Project walkthrough that prepares me for this role:
- Problem & goal: Personalizing the homepage ranking to increase weekly viewing minutes while protecting new-user retention.
- Metrics: Primary = weekly viewing minutes/user; Guardrails = day-7 retention, content diversity, latency. Target MDE = 1.0%.
- Data: Event logs (plays, stops, searches), content metadata (genre, duration, maturity), membership data. Fixed timestamp drift and cold-start sparsity with popularity priors and user embeddings.
- Methodology: Baseline popularity → gradient-boosted ranking → two-tower retrieval + XGBoost ranker. Offline AUC lift +0.04; then online test with CUPED to reduce variance ~12%.
- Experimentation: Staged ramp 5% → 25% → 50%. Pre-registered hypotheses and guardrails; segmentation by tenure and device. Clear rollback if retention −0.3pp.
- Results: +2.7% weekly viewing minutes overall, +4.1% for new users, neutral retention, slight genre diversity uplift. Rolled out to 100% with monitoring.
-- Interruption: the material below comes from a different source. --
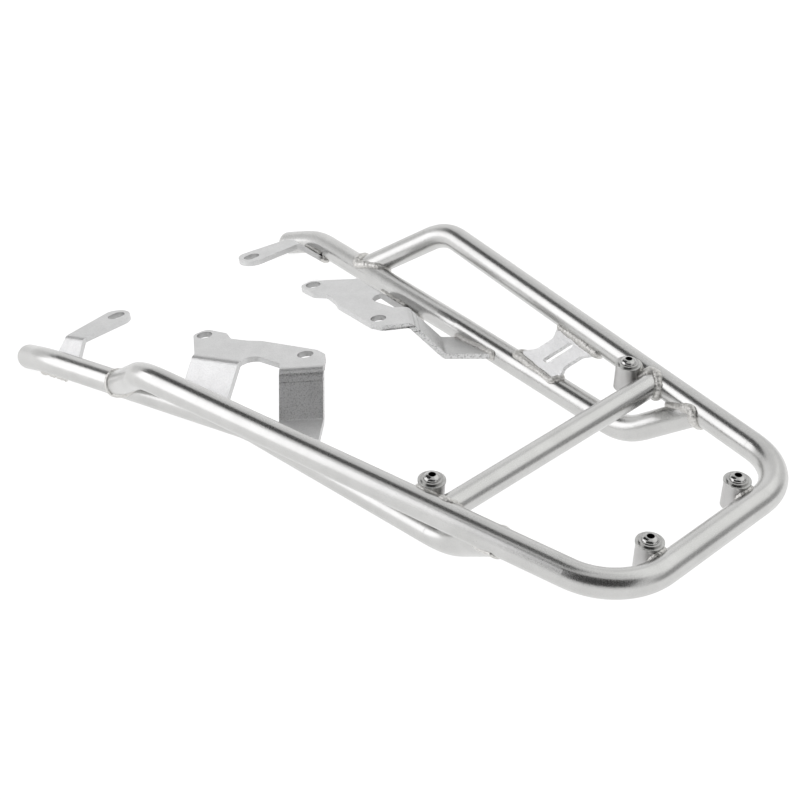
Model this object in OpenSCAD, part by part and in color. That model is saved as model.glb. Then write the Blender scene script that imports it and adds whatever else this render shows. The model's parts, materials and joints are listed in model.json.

- Culture tie-back: Highly Aligned on the metric and risk guardrails; Loosely Coupled in execution. Practiced Candid Feedback via experiment reviews.
- Lessons: Earlier feature stores reduced iteration time by ~2 weeks; next iteration would test bandit exploration for faster learning.
---
## Checklist to tailor your own answer
- Name one culture principle; give a crisp Why that links to DS work.
- STAR story with 1–2 strong numbers and clear ownership.
- Project walkthrough: problem → metrics → method → experiment → results → culture link → lessons.
- Translate methods into business impact; avoid jargon without context.
- Be candid about trade-offs, risks, and what you’d do differently.
Common pitfalls to avoid
- Naming many principles with no proof.
- Over-indexing on algorithms without business framing.
- Vague impacts ("moved the needle") with no numbers.
- Taking solo credit; omit cross-functional partners.
Timebox guidance
- Principle + why: ~45–60s
- STAR example: ~90s
- Project walkthrough: ~3–4 min
With this structure and example, you can swap in your own stories and metrics while clearly signaling culture fit and role readiness.